BHD: They definitely have a hard time getting people to purchase from them and to pay luxury price points. And that’s from all people. There’s the challenge of me getting you to pay luxury price points for my luxury items because when people look at Black people and they look at fashion—they often times think it’s not going to be as good, or they don’t see it as valuable. And so that’s definitely part of the challenge that people face.
I think the other piece is raising money and getting the funds that they need to really push their brands forward. And then, on the flip side of that, I will say a lot of luxury brands are afraid to raise money. I definitely think there is a lot of fear from our community in the unknown. [So] I would say that the biggest challenge is definitely the financial piece of infrastructure. Having the right infrastructure is another part because now you have to be able to provide luxury customer service. Because if you’re a luxury brand and your items are priced at a luxury price point, then as a customer, I also want luxury customer service. I want luxury packaging. I want a luxury return policy. All of those things come with it, and I think all of that can be a challenge.

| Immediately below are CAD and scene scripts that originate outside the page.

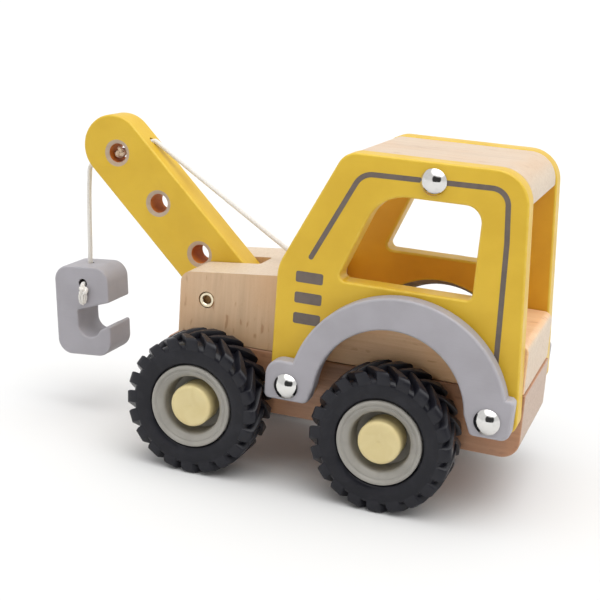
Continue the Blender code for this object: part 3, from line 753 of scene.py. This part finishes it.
def make_drop(cord):
    """The cord out of the boom's underside, and the long drop to the hook."""
    bow = [Vector((x, 0, z)) for x, z in DROP_BOW]
    hang = bow[0]
    join = Vector((hang.x - 0.03, 0, HANG_Z - 2.7))
    curl = smooth_route([
        cord_bore(-1.2) + KNOT_SHIFT, cord_bore(-3.4), cord_bore(-8.5), cord_bore(-BOOM_HALF_WIDTH),
        hang + Vector((0.5, 0, 2.2)), hang, join,
    ], BRAID_STEP)
    bm = bmesh.new()
    tube(bm, curl, CORD_RADIUS)
    curl_piece = make_piece("boom_cord_end", bm, cord, None, ["boom_cord_lower"], sharp=60)
    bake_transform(curl_piece)

    top = hook_place(HOOK_TOP_HOLE_X, HOOK_HEIGHT / 2)
    mouth = Vector((DROP_X, 0, top.z))
    route = smooth_route([
        join + Vector((0, 0, 0.4)), *bow[1:],
        mouth + Vector((0, 0, DROP_STRAIGHT)), mouth - Vector((0, 0, DROP_SINK)),
    ], BRAID_STEP)
    bm = bmesh.new()
    tube(bm, route, CORD_RADIUS)
    piece = make_piece(
        "drop_cord_braid", bm, cord, None, ["drop_cord_upper", "drop_cord_lower"], sharp=60
    )
    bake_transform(piece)


def make_boom_knot(cord):
    middle = cord_bore(0.0) + KNOT_SHIFT * 1.25
    bm = bmesh.new()
    turn = Matrix.Rotation(0.5, 3, "Y")
    tube(bm, knot_route(middle, 1.85, turn, 1.5), 0.92, sides=14, closed=True)
    make_piece("boom_knot_braid", bm, cord, "boom", ["boom_knot"], sharp=60)


def make_hook_cord(cord):
    """Through the hook's bore, out of the cross hole, a knot and a short frayed tail."""
    face = -HOOK_HALF_THICKNESS
    hole = hook_place(*HOOK_HOLE)
    top = hook_place(HOOK_TOP_HOLE_X, HOOK_HEIGHT / 2)
    route = smooth_route([
        top.lerp(hole, 0.05), top.lerp(hole, 0.50), top.lerp(hole, 0.75), hole + Vector((0, -0.6, 0.5)),
        hole + Vector((0, -2.5, 0)), Vector((hole.x, face / 2, hole.z)),
        Vector((hole.x + 0.3, face - 0.3, hole.z - 0.4)), Vector((hole.x + 1.0, face - 1.0, hole.z - 1.7)),
    ], BRAID_STEP)
    bm = bmesh.new()
    tube(bm, route, CORD_RADIUS)
    inside = make_piece("hook_cord_braid", bm, cord, "hook", ["hook_cord"], sharp=60)

    lump = Vector((hole.x + 1.3, face - 1.6, hole.z - 2.7))
    turn = Matrix.Rotation(0.35, 3, "X") @ Matrix.Rotation(2.4, 3, "Y")
    bm = bmesh.new()
    tube(bm, knot_route(lump, 1.50, turn, 1.2), 0.84, sides=14, closed=True)
    knot = make_piece("hook_knot_braid", bm, cord, "hook", ["hook_knot"], sharp=60)

    bm = bmesh.new()
    root = lump - Vector((0, 0.1, 0.7))
    for k in range(26):
        a = 2.4 * k
        out = math.sqrt((k + 0.5) / 26)
        spread = Vector((math.cos(a) * 1.75, math.sin(a) * 0.95, 0)) * out
        drop = 5.2 - 0.7 * out + 0.3 * math.cos(3.7 * k)
        tip = root + Vector((spread.x * 0.78, spread.y * 0.9, -drop))
        strand = smooth_route([root + spread * 0.8, root + spread * 1.05 - Vector((0, 0, 1.8)), tip], 0.45)
        tube(bm, strand, 0.29, sides=7, braided=False)
    tail = make_piece("hook_tail_strands", bm, cord, "hook", ["hook_tail"], sharp=60)
    return [inside, knot, tail]


# -------------------- body blocks

def bonnet_top(x):
    return 75.2 + 0.10 * x


def make_block(name, corners, wood, radius=0.6):
    low, high = span(name)
    bm = plate_mesh([(rounded(corners), round_edge(radius), ALL_ONE)], low.y, high.y)
    return make_piece(name + "_wood", bm, wood, "root", [name], weighted=True)


def make_chassis(wood):
    low, high = span("chassis_plank")
    make_block("chassis_plank", [
        (low.x, low.z, 3.0), (high.x, low.z, 7.0), (high.x, high.z, 0.5), (low.x, high.z, 3.0),
    ], wood)


def make_floor(wood):
    low, high = span("floor_block")
    make_block("floor_block", [
        (low.x, low.z, 0.5), (high.x, low.z, 0.5), (high.x, high.z, 3.2), (low.x, high.z, 1.0),
    ], wood)


def make_roof(wood):
    low, high = span("roof_block")
    make_block("roof_block", [
        (45.2, low.z, 1.5), (116.6, low.z, 1.2), (116.0, high.z, 10.5), (51.0, high.z, 5.0),
    ], wood)


SLOT_HALF_WIDTH = 6.8
SLOT_REAR = 9.3
SLOT_CORNER = 1.5


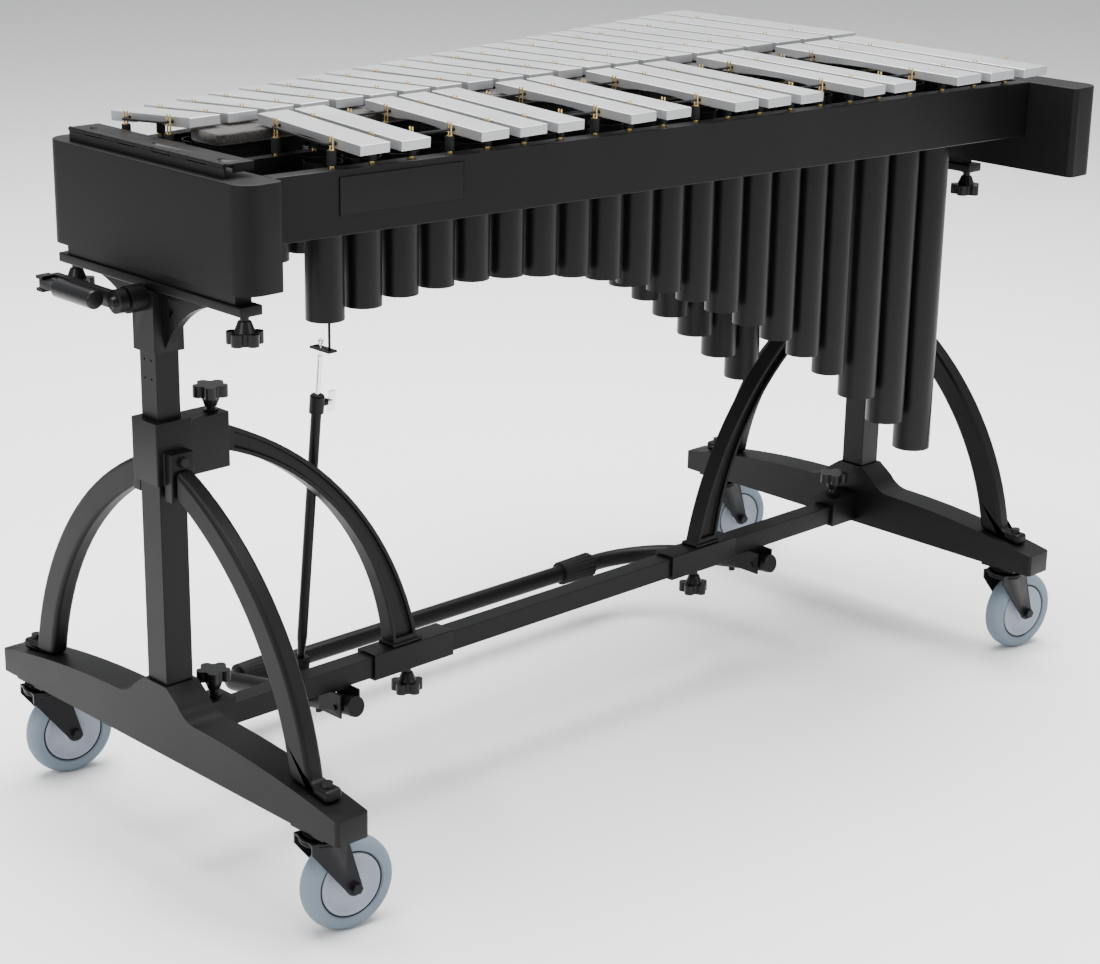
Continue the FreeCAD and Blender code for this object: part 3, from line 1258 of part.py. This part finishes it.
# ------------------------------------------------------------------ cranks
def make_crank(side_name, side):
    """A crank on each end: shaft with a bevel gear, a flat arm and a folding grip; and
    the lead screw inside the post that it drives."""
    x, z = dim.crank_arm_x, dim.crank_z
    post = dim.post_x
    gear_r = 8.5
    start = post + gear_r
    shaft = rod("crank_shaft_" + side_name, dim.shaft_radius, x - start, (start, 0, z), "x")
    gear = cone("crank_gear_" + side_name, gear_r - 4, gear_r, 4, (start - 4, 0, z - 0), "x")
    hub = rod("crank_hub_" + side_name, 15, 12, (x, 0, z), "x")
    tip_y = dim.crank_arm_length
    arm = block("crank_arm_" + side_name, (x + 1, 0, z - 10), (x + 11, tip_y, z + 10))
    tip = rod("crank_tip_" + side_name, 10, 10, (x + 1, tip_y, z), "x")
    cap = cone("crank_cap_" + side_name, 7, 5, 5, (x + 12, 0, z), "x")
    ears = [block("crank_ear_%s_%d" % (side_name, level), (x + 11, tip_y - 7, z + level * 8 - 2),
                  (x + 30, tip_y + 7, z + level * 8 + 2)) for level in (-1, 1)]
    pin = rod("crank_pin_" + side_name, 2.5, 20, (x + 23, tip_y, z - 10))
    crank = fuse("crank_solid_" + side_name, shaft, gear, hub, arm, tip, cap, *ears, pin)
    grip_y = tip_y - 32
    body = rod("grip_body_" + side_name, 12, 84, (x + 24, grip_y, z), "-y")
    round_end = round_edges("grip_soft_" + side_name, body, 4,
                            lambda e: e.Curve.TypeId == "Part::GeomCircle")
    link = block("grip_link_" + side_name, (x + 17, grip_y, z - 5.6), (x + 29, tip_y, z + 5.6))
    eye = rod("grip_eye_" + side_name, 6, 11.2, (x + 23, tip_y, z - 5.6))
    hole = rod("grip_hole_" + side_name, 2.56, 14, (x + 23, tip_y, z - 7))
    grip = cut("grip_solid_" + side_name, fuse("grip_parts_" + side_name, round_end, link, eye),
               hole)
    screw_low = dim.inner_post_bottom + 10
    screw_top = z - gear_r
    thread = rod("screw_thread_" + side_name, 6, screw_top - screw_low, (post, 0, screw_low))
    pinion = cone("screw_gear_" + side_name, gear_r, gear_r - 4, 4, (post, 0, screw_top - 0.4))
    screw = fuse("screw_solid_" + side_name, thread, pinion)
    for name, item in (("crank_", crank), ("crank_grip_", grip), ("lead_screw_", screw)):
        whole = mirror(name + side_name + "_placed", item) if side < 0 else item
        node(name + side_name, whole)


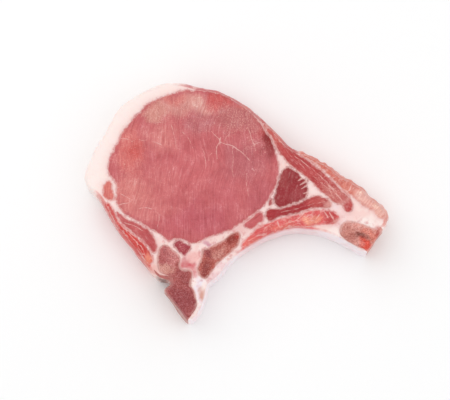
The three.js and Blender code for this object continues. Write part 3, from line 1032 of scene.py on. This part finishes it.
def lean_material():
    """Raw lean: fibres, pale flecks, veins, and feathered edges at the seams."""
    r = Recipe("raw_lean")
    grain = r.stored("grain", "Vector")
    place = r.place()
    bundles = r.noise(r.scaled(grain, (0.5, 0.07, 1)), 1.0, 3)
    fibres = r.noise(r.scaled(grain, (1.7, 0.13, 1)), 1.0, 4)
    strands = r.noise(r.scaled(grain, (1.1, 0.045, 1)), 1.0, 3, 0.7)
    cloud = r.noise(place, 0.16, 4, 0.6)
    mottle = r.noise(place, 0.55, 4, 0.65)
    speckle = r.noise(place, 1.7, 3, 0.6)
    washes = [
        (cloud, 0.5, 0.68, 0.4, (1.1, 1.36, 1.3)),
        (cloud, 0.5, 0.34, 0.5, (0.84, 0.70, 0.72)),
        (bundles, 0.5, 0.34, 0.5, (0.86, 0.76, 0.77)),
        (fibres, 0.5, 0.7, 0.75, (1.16, 1.6, 1.56)),
        (fibres, 0.48, 0.3, 0.55, (0.80, 0.64, 0.64)),
        (strands, 0.56, 0.7, 0.5, (1.2, 1.75, 1.75)),
        (mottle, 0.54, 0.72, 0.5, (1.16, 1.55, 1.5)),
        (mottle, 0.46, 0.3, 0.5, (0.82, 0.70, 0.70)),
    ]
    colour = r.washed(r.stored("tone", "Vector"), washes)
    colour = marbled(r, colour, grain, place, cloud, speckle)
    ragged = r.spread(fibres, 1.6)
    edge = r.plus(r.plus(r.stored("edge"), ragged), r.spread(mottle, 2.0))
    vein = r.plus(r.plus(r.stored("vein"), r.times(ragged, 0.25)), r.spread(mottle, 0.9))
    colour = r.washed(colour, [(edge, 2.4, 0.6, 0.25, (0.84, 0.66, 0.66))])
    layers = [
        (r.step(edge, 0.75, -0.2, 0.0, 0.8), EDGE_FAT),
        (r.step(vein, 0.24, -0.12, 0.0, 0.6), VEIN_FAT),
    ]
    return r.finish(
        colour=r.laid(colour, layers),
        roughness=r.step(mottle, 0.3, 0.7, 0.32, 0.45),
        height=r.plus(fibres, r.times(speckle, 0.8)),
        depth=0.0002,
        Subsurface_Weight=0.1,
        Subsurface_Radius=(1.0, 0.35, 0.25),
        Subsurface_Scale=0.0012,
        Specular_IOR_Level=0.22,
    )


def marbled(r, colour, grain, place, cloud, speckle):
    """Lean with streaks of fat along the grain, flecks, and a fine web of pale threads."""
    lumps = r.noise(r.scaled(grain, (0.62, 0.24, 1)), 1.0, 4, 0.65)
    fatty = r.times(r.step(lumps, 0.52, 0.66), r.stored("streaky"))
    stipple = r.times(r.step(speckle, 0.5, 0.66), r.stored("flecks"))
    layers = [(r.times(fatty, 0.55), STREAK_FAT), (r.times(stipple, 0.75), FLECK_FAT)]
    ridge = r.math("ABSOLUTE", r.math("SUBTRACT", r.noise(place, 0.22, 5, 0.62), 0.5))
    webbing = r.times(r.step(ridge, 0.018, 0.003), r.step(cloud, 0.46, 0.6))
    colour = r.laid(colour, layers)
    return r.mix(r.times(webbing, 0.6), colour, (1.25, 1.8, 1.8, 1), "MULTIPLY")


def fat_material():
    """Fat: creamy where it is thick, pinker in thin seams, with membrane under the ribs."""
    r = Recipe("raw_fat")
    place = r.place()
    cloud = r.noise(place, 0.12, 3)
    grains = r.noise(place, 0.9, 4, 0.6)
    blots = r.noise(place, 0.45, 4, 0.65)
    streaks = r.noise(r.scaled(place, (0.35, 0.35, 1.6)), 0.7, 4, 0.65)
    ragged = r.plus(r.spread(grains, 0.9), r.spread(blots, 2.0))
    near_lean = r.plus(r.stored("near_lean"), ragged)
    near_bone = r.plus(r.stored("near_bone"), ragged)
    bloody = r.times(r.step(blots, 0.46, 0.7), r.step(near_bone, 5.5, 1.0))
    layers = [
        (r.step(cloud, 0.45, 0.65, 0.0, 0.3), WARM_FAT),
        (r.step(near_lean, 5.5, 0.5, 0.0, 0.25), PINK_FAT),
        (r.step(near_lean, 2.0, 0.2, 0.0, 0.6), SEAM),
        (r.times(bloody, 0.6), BLOODY_FAT),
        (r.step(near_bone, 1.1, 0.1, 0.0, 0.3), FAT_BY_BONE),
        (r.step(near_bone, 0.7, -0.4, 0.0, 0.7), BONE_SEAM),
        (r.step(near_lean, 0.7, -0.3, 0.0, 0.7), r.stored("lean_tone", "Vector")),
    ]
    colour = r.laid(r.stored("tone", "Vector"), layers)
    colour = lined(r, colour, place, near_lean, streaks)
    colour = sawn_through(r, colour, place)
    wash = r.times(r.stored("side"), r.step(streaks, 0.5, 0.7, 0.0, 0.22))
    return r.finish(
        colour=r.mix(wash, colour, WALL_STREAK),
        roughness=r.step(cloud, 0.3, 0.7, 0.36, 0.46),
        height=r.plus(grains, r.times(streaks, 0.6)),
        depth=0.00018,
        Subsurface_Weight=0.2,
        Subsurface_Radius=(1.0, 0.6, 0.5),
        Subsurface_Scale=0.0016,
        Specular_IOR_Level=0.4,
    )


def lined(r, colour, place, near_lean, streaks):
    """Fat with lean under a thin film at its wall, and membrane in the hollow."""
    rim, side, hollow = r.stored("rim"), r.stored("side"), r.stored("hollow")
    patchy = r.noise(place, 0.2, 4, 0.6)
    drifting = r.plus(near_lean, r.spread(patchy, 10))
    skin = r.times(r.step(rim, 2.3, 1.5), r.step(drifting, 5.5, 0.0))
    shown = r.math("SUBTRACT", 0.85, r.times(r.times(hollow, side), 0.45))
    lining = r.times(hollow, r.step(rim, 1.3, 0.5))
    lining = r.times(lining, r.step(skin, 1.0, 0.0, 0.55, 0.85))
    layers = [
        (r.step(patchy, 0.42, 0.66, 0.0, 0.6), MEMBRANE_PINK),
        (r.step(patchy, 0.5, 0.3, 0.0, 0.5), MEMBRANE_LILAC),
        (r.step(streaks, 0.5, 0.68, 0.0, 0.35), MEMBRANE_LIGHT),
    ]
    membrane = r.laid(MEMBRANE, layers)
    film = (r.times(skin, shown), r.stored("lean_tone", "Vector"))
    return r.laid(colour, [film, (lining, membrane)])


def sawn_through(r, colour, place):
    """Fat whose wall is pitted bone where the saw went through a bone."""
    rim, near_bone = r.stored("rim"), r.stored("near_bone")
    sawn = r.times(r.step(rim, 2.6, 1.8), r.step(near_bone, 2.6, 1.8))
    sawn = r.times(sawn, r.step(r.stored("hollow"), 0.6, 0.4))
    pits = r.noise(place, 0.9, 3, 0.6)
    bone_tone = r.mix(r.times(r.stored("side"), 0.5), r.stored("bone_tone", "Vector"), SAWN_WALL)
    cut_bone = r.washed(bone_tone, [(pits, 0.54, 0.34, 0.7, (0.62, 0.42, 0.42))])
    return r.mix(r.step(sawn, 0.2, 0.8, 0.0, 0.9), colour, cut_bone)


def bone_material():
    """Sawn bone: a pale broken rim round spongy bone with dark marrow in its pores."""
    r = Recipe("sawn_bone")
    place = r.place()
    sponge = r.noise(place, 1.6, 4, 0.75)
    cloud = r.noise(place, 0.34, 4, 0.6)
    pores = r.add("ShaderNodeTexVoronoi", "Distance", Vector=place, Scale=1.5)
    washes = [
        (cloud, 0.5, 0.7, 0.5, (1.25, 1.5, 1.5)),
        (cloud, 0.46, 0.32, 0.5, (0.80, 0.62, 0.60)),
        (sponge, 0.5, 0.34, 0.9, (0.62, 0.38, 0.42)),
        (sponge, 0.5, 0.64, 0.9, (1.3, 1.75, 1.9)),
    ]
    colour = r.washed(r.stored("tone", "Vector"), washes)
    edge = r.plus(r.plus(r.stored("edge"), r.spread(cloud, 3.5)), r.spread(sponge, 1.2))
    rind = r.times(r.step(edge, 1.1, 0.2, 0.0, 0.6), r.step(r.stored("rim"), 2.4, 4.0))
    layers = [
        (r.step(pores, 0.3, 0.14, 0.0, 0.35), MARROW),
        (r.step(sponge, 0.54, 0.64, 0.0, 0.35), SPONGE_FAT),
        (rind, RIND),
    ]
    return r.finish(
        colour=r.laid(colour, layers),
        roughness=0.5,
        height=r.plus(sponge, r.step(pores, 0.1, 0.3)),
        depth=0.0003,
        Subsurface_Weight=0.08,
        Subsurface_Radius=(1.0, 0.5, 0.4),
        Subsurface_Scale=0.001,
        Specular_IOR_Level=0.2,
    )


# The photograph looks almost straight down: its frame, and where the chop lies in it.
PHOTO_WIDTH = 450
PIXELS_PER_MM = 2.0
ELEVATION = 82.5
CAMERA_FAR = 900
SENSOR = 36
CAMERA_NEAR = 10  # what is nearer isn't drawn
FRAME_MIDDLE = (-5.7, 1.2)  # the place in plan in the middle of the frame

# The studio, in metres and watts
FLOOR_REACH = 4.0
FLOOR_DROP = 0.0001
FLOOR_SHADE = 0.96
FLOOR_ROUGHNESS = 0.8
SURROUND = 0.76
LIGHT_SIZE = 1.3
LIGHTS = {"key": ((-0.5, 0.45, 0.9), 4.1), "fill": ((0.6, -0.3, 0.8), 2.1)}


def make_camera():
    """The photograph's camera, far off with a long lens."""
    data = bpy.data.cameras.new("camera")
    data.sensor_width = SENSOR
    data.lens = PIXELS_PER_MM * CAMERA_FAR * SENSOR / PHOTO_WIDTH
    data.clip_start = CAMERA_NEAR * MM
    camera = added("camera", data)
    tilt = math.radians(ELEVATION)
    back = Vector((0, -math.cos(tilt), math.sin(tilt)))
    aim = Vector((*(PLAN_ORIGIN + FRAME_MIDDLE), THICKNESS)) * MM
    camera.location = aim + back * CAMERA_FAR * MM
    camera.rotation_euler = (-back).to_track_quat("-Z", "Y").to_euler()
    bpy.context.scene.camera = camera


def make_light(name, spot, watts):
    """A large soft light that faces the chop."""
    data = bpy.data.lights.new(name, "AREA")
    data.size = LIGHT_SIZE
    data.energy = watts
    light = added(name, data)
    light.location = spot
    light.rotation_euler = (-Vector(spot)).to_track_quat("-Z", "Y").to_euler()


def make_floor():
    """A pale floor, just under the chop."""
    mesh = bpy.data.meshes.new("floor")
    corners = [(x * FLOOR_REACH, y * FLOOR_REACH, 0) for x, y in ((-1, -1), (1, -1), (1, 1), (-1, 1))]
    mesh.from_pydata(corners, [], [(0, 1, 2, 3)])
    floor = added("floor", mesh)
    floor.location.z = -FLOOR_DROP
    paint = Recipe("pale_floor")
    paint.shader.inputs["Base Color"].default_value = (FLOOR_SHADE, FLOOR_SHADE, FLOOR_SHADE, 1)
    paint.shader.inputs["Roughness"].default_value = FLOOR_ROUGHNESS
    mesh.materials.append(paint.material)


def make_surround():
    """An even white surround."""
    world = bpy.data.worlds.new("studio")
    world.use_nodes = True
    background = world.node_tree.nodes["Background"]
    background.inputs["Color"].default_value = (1, 1, 1, 1)
    background.inputs["Strength"].default_value = SURROUND
    bpy.context.scene.world = world


bpy.context.scene.view_settings.view_transform = "Standard"
lean = lean_material()
bone = bone_material()
for node, look in LEAN.items():
    make_lean(node, look, lean)
for node, look in BONE.items():
    make_bone(node, look, bone)
make_fat(fat_material())
make_floor()
make_surround()
for name, (spot, watts) in LIGHTS.items():
    make_light(name, spot, watts)
make_camera()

AURN: How do we deprogram ourselves when it comes to how we view luxury and learn to have a more inclusive view?
BHD: For designers who are doing an amazing job: Just keep doing what you’re doing. I’ve seen designers who have come from a place where a lot of people didn’t really know them and complained and moaned about their price points being too high, but these designers just stayed consistent. [They] said, “My price is what it is,” and eventually, people caught up to it. I think if you try to change an entire industry’s mindset, then how can you also be a designer? You can’t do both. So, it’s about staying consistent with your mission and then letting everyone catch up whenever they do.